US home construction rose again in October following September's strong surge, the Commerce Department said Tuesday in a further sign of recovery in the housing market.
Housing starts rose 3.6 percent from October, surprising analysts who had expected a fall after the big September jump.
The government trimmed its September growth estimate by 0.4 point to 15.1 percent, the strongest pace since July 2008.
The October gain was led by an 11.9 percent rise in multi-family units, a sector that tends to be volatile month-over-month.
New construction of single-family homes, the lion's share of the housing market, slipped 0.2 percent after hitting its hottest pace in four years in September.
On a 12-month basis, overall housing starts were up 41.9 percent, further confirmation of the recovery under way after the housing market crashed in 2006.
New building permits, an indicator of future activity, fell 2.7 percent, led by a 10.6 percent drop in permits for multi-family units.

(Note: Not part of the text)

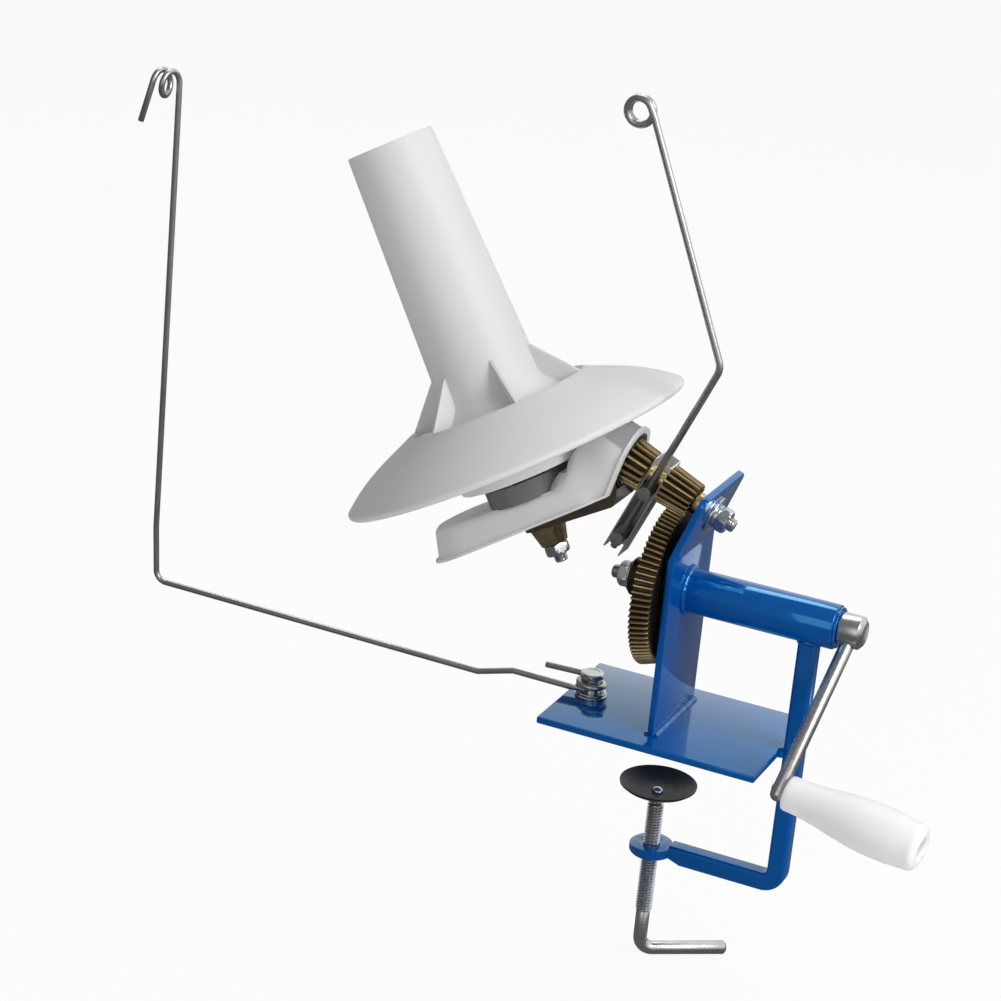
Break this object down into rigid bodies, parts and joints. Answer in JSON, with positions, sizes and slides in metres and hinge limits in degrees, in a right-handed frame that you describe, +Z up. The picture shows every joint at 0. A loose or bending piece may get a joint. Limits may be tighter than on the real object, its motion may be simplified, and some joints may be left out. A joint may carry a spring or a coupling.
{
  "type": "yarn ball winder",
  "caption": "Table-clamp yarn ball winder: a crank and bevel gears turn a tilted cone and the wire flyer round it; wire yarn guide.",
  "frame": {"origin": "centre of the base plate's underside, on the table top", "axes": "+X towards the crank, +Y away from the front, +Z up from the table; the crank's, the flyer's and the cone's axes lie in the plane y = 0"},
  "size_m": [0.5195, 0.203, 0.5013],
  "materials": {
    "blue_paint": "glossy blue enamel",
    "brass_bush": "turned, dull",
    "bolt_steel": "bright zinc plate",
    "brown_paint": "dark brown enamel",
    "white_plastic": "smooth moulded, white",
    "bronze": "gold-brown sintered metal",
    "crank_steel": "bright drawn steel",
    "grip_plastic": "smooth moulded, off-white",
    "channel_zinc": "bright zinc plate",
    "wire_steel": "bright drawn wire",
    "clip_steel": "dull grey",
    "pad_steel": "dark grey-green, satin",
    "screw_steel": "bright zinc plate"
  },
  "bodies": {
    "frame": {"base_plate": "blue_paint", "post_plate": "blue_paint", "crank_tube": "blue_paint", "clamp_bar": "blue_paint", "tube_bush_left": "brass_bush", "tube_bush_right": "brass_bush", "main_shaft": "bolt_steel", "head_washer": "bolt_steel", "spring_washer": "bolt_steel", "head_nut": "bolt_steel", "shaft_collar": "brass_bush", "thrust_washer": "bolt_steel", "spindle_arm": "brown_paint", "spindle_shaft": "bolt_steel", "spindle_foot_nut": "bolt_steel", "spindle_top_nut": "bolt_steel", "gear_washer": "bolt_steel", "gear_housing": "white_plastic", "housing_screw": "bolt_steel", "idler_pin": "bolt_steel", "pivot_bolt": "bolt_steel", "pivot_washer": "bolt_steel"},
    "crank": {"crank_shaft": "bolt_steel", "drive_gear": "bronze", "gear_hub": "bronze", "crank_washer": "bolt_steel", "crank_nut": "bolt_steel", "crank_hub": "crank_steel", "crank_arm": "crank_steel", "grip_pin": "crank_steel"},
    "grip": {"hand_grip": "grip_plastic"},
    "flyer": {"pinion_sleeve": "brass_bush", "lower_pinion": "bronze", "upper_pinion": "bronze", "bevel_pinion": "bronze", "flyer_channel": "channel_zinc", "flyer_wire": "wire_steel", "upper_clip": "clip_steel", "lower_clip": "clip_steel"},
    "idler": {"idler_gear": "bronze"},
    "cone": {"yarn_cone": "white_plastic", "winding_tube": "white_plastic", "cone_hub": "white_plastic", "cone_ribs": "white_plastic", "cone_bush": "brass_bush", "spindle_gear": "bronze"},
    "guide": {"yarn_guide": "wire_steel"},
    "pad": {"clamp_pad": "pad_steel"},
    "screw": {"clamp_screw": "screw_steel"}
  },
  "joints": [
    {"name": "crank_spin", "type": "hinge", "parent": "frame", "child": "crank", "pos_m": [0, 0, 0.0825], "axis": [1, 0, 0], "continuous": true},
    {"name": "grip_spin", "type": "hinge", "parent": "crank", "child": "grip", "pos_m": [0.0834, -0.05642, 0.00708], "axis": [0.9914, -0.0782, -0.1045], "continuous": true},
    {"name": "flyer_spin", "type": "hinge", "parent": "frame", "child": "flyer", "pos_m": [0.00455, 0, 0.13135], "axis": [-0.9367, 0, 0.3502], "continuous": true},
    {"name": "idler_spin", "type": "hinge", "parent": "frame", "child": "idler", "pos_m": [-0.06116, 0, 0.12446], "axis": [-0.506, 0, 0.8625], "continuous": true},
    {"name": "cone_spin", "type": "hinge", "parent": "frame", "child": "cone", "pos_m": [-0.1383, 0, 0.18476], "axis": [-0.506, 0, 0.8625], "continuous": true},
    {"name": "guide_swing", "type": "hinge", "parent": "frame", "child": "guide", "pos_m": [-0.0515, 0, 0.008], "axis": [0, 0, 1], "range_deg": [-90, 90]},
    {"name": "clamp_slide", "type": "slide", "parent": "frame", "child": "pad", "axis": [0, 0, 1], "range_m": [-0.02, 0.034]},
    {"name": "clamp_turn", "type": "hinge", "parent": "pad", "child": "screw", "pos_m": [-0.0045, 0, -0.1], "axis": [0, 0, 1], "range_deg": [-4300, 7200]}
  ],
  "couplings": [
    {"joint": "flyer_spin", "follows": "crank_spin", "ratio": 4.5},
    {"joint": "idler_spin", "follows": "crank_spin", "ratio": -2.5312},
    {"joint": "cone_spin", "follows": "crank_spin", "ratio": 1.7259},
    {"joint": "clamp_turn", "follows": "clamp_slide", "rad_per_m": 3590.4}
  ]
}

For single-family homes, however, new building permits rose 2.2 percent, hitting their highest level since July 2008.
"The overwhelming trend here is a housing market that has clearly shifted into recovery mode," said Robert Kavcic at BMO Capital Markets.
"Inventories are down, household formation is up and homebuilder confidence has come back in a big way -- that all points to further gains in US homebuilding ahead."